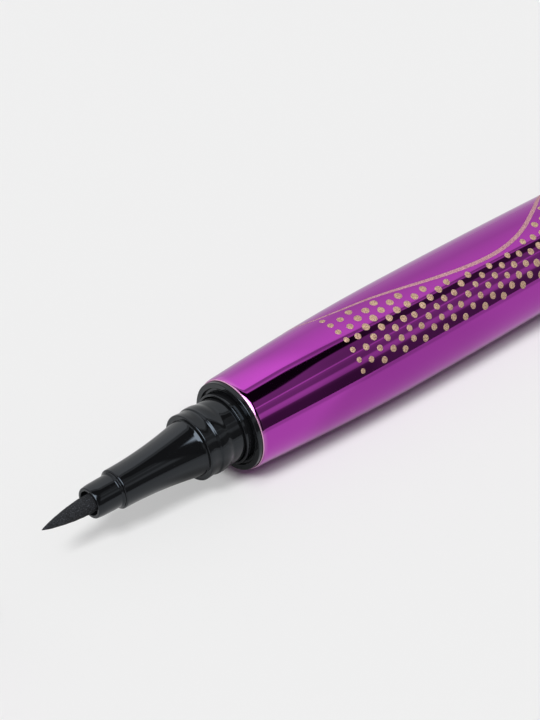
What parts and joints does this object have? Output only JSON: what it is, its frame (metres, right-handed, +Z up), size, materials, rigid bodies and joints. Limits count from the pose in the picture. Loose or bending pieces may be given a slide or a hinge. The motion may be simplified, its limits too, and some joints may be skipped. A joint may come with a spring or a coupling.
{
  "type": "eyeliner",
  "caption": "Felt-tip liquid eyeliner pen with a slim spindle barrel, a stepped black front and a pull-off cap with a sprung inner seal.",
  "frame": {"origin": "centre of the flat tail face", "axes": "+X along the pen from the nib to the tail, +Z up, the pen lying level"},
  "size_m": [0.168, 0.0118, 0.0118],
  "materials": {
    "barrel_shell": "mirror-like metallised purple",
    "mouth_collar": "glossy black",
    "front_section": "glossy black",
    "nozzle": "glossy black",
    "felt_nib": "inked felt",
    "ink_wick": "bonded fibre",
    "ink_collector": "natural white",
    "seal_ring": "black rubber",
    "ink_tank": "clear moulding",
    "tank_plug": "natural white",
    "tail_plug": "glossy black",
    "mixing_ball": "polished steel",
    "cap_shell": "mirror-like metallised purple",
    "inner_cap": "black",
    "seal_cup": "grey",
    "seal_spring": "bright spring wire"
  },
  "bodies": {
    "pen": {"barrel_shell": "barrel_shell", "mouth_collar": "mouth_collar", "front_section": "front_section", "nozzle": "nozzle", "felt_nib": "felt_nib", "ink_wick": "ink_wick", "ink_collector": "ink_collector", "seal_ring": "seal_ring", "ink_tank": "ink_tank", "tank_plug": "tank_plug", "tail_plug": "tail_plug"},
    "mixing_ball": {"mixing_ball": "mixing_ball"},
    "cap": {"cap_shell": "cap_shell", "inner_cap": "inner_cap", "seal_spring": "seal_spring"},
    "seal": {"seal_cup": "seal_cup"}
  },
  "joints": [
    {"name": "cap_slide", "type": "slide", "parent": "pen", "child": "cap", "axis": [1, 0, 0], "range_m": [0, 0.0378]},
    {"name": "seal_travel", "type": "slide", "parent": "cap", "child": "seal", "axis": [-1, 0, 0], "range_m": [0, 0.0015], "stiffness_N_per_m": 60, "deforming": ["seal_spring"]},
    {"name": "ball_roll", "type": "slide", "parent": "pen", "child": "mixing_ball", "axis": [1, 0, 0], "range_m": [0, 0.0511]}
  ]
}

# What is asked
Print the whole listing again, exactly.

# Task answer
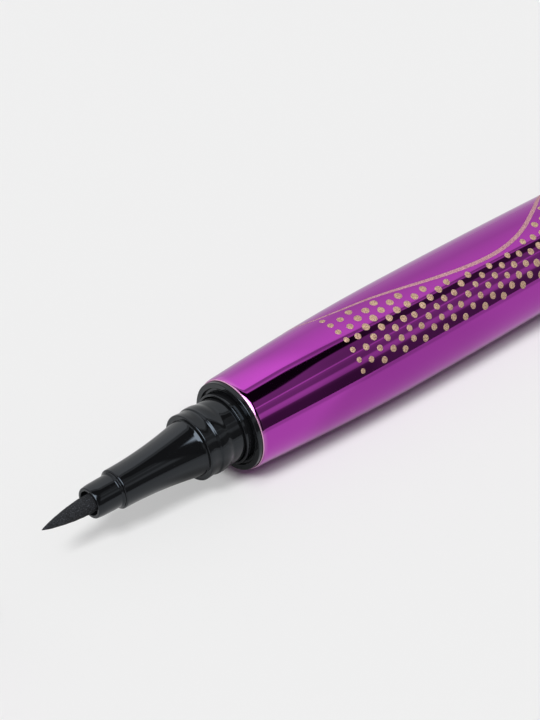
What parts and joints does this object have? Output only JSON: what it is, its frame (metres, right-handed, +Z up), size, materials, rigid bodies and joints. Limits count from the pose in the picture. Loose or bending pieces may be given a slide or a hinge. The motion may be simplified, its limits too, and some joints may be skipped. A joint may come with a spring or a coupling.
{
  "type": "eyeliner",
  "caption": "Felt-tip liquid eyeliner pen with a slim spindle barrel, a stepped black front and a pull-off cap with a sprung inner seal.",
  "frame": {"origin": "centre of the flat tail face", "axes": "+X along the pen from the nib to the tail, +Z up, the pen lying level"},
  "size_m": [0.168, 0.0118, 0.0118],
  "materials": {
    "barrel_shell": "mirror-like metallised purple",
    "mouth_collar": "glossy black",
    "front_section": "glossy black",
    "nozzle": "glossy black",
    "felt_nib": "inked felt",
    "ink_wick": "bonded fibre",
    "ink_collector": "natural white",
    "seal_ring": "black rubber",
    "ink_tank": "clear moulding",
    "tank_plug": "natural white",
    "tail_plug": "glossy black",
    "mixing_ball": "polished steel",
    "cap_shell": "mirror-like metallised purple",
    "inner_cap": "black",
    "seal_cup": "grey",
    "seal_spring": "bright spring wire"
  },
  "bodies": {
    "pen": {"barrel_shell": "barrel_shell", "mouth_collar": "mouth_collar", "front_section": "front_section", "nozzle": "nozzle", "felt_nib": "felt_nib", "ink_wick": "ink_wick", "ink_collector": "ink_collector", "seal_ring": "seal_ring", "ink_tank": "ink_tank", "tank_plug": "tank_plug", "tail_plug": "tail_plug"},
    "mixing_ball": {"mixing_ball": "mixing_ball"},
    "cap": {"cap_shell": "cap_shell", "inner_cap": "inner_cap", "seal_spring": "seal_spring"},
    "seal": {"seal_cup": "seal_cup"}
  },
  "joints": [
    {"name": "cap_slide", "type": "slide", "parent": "pen", "child": "cap", "axis": [1, 0, 0], "range_m": [0, 0.0378]},
    {"name": "seal_travel", "type": "slide", "parent": "cap", "child": "seal", "axis": [-1, 0, 0], "range_m": [0, 0.0015], "stiffness_N_per_m": 60, "deforming": ["seal_spring"]},
    {"name": "ball_roll", "type": "slide", "parent": "pen", "child": "mixing_ball", "axis": [1, 0, 0], "range_m": [0, 0.0511]}
  ]
}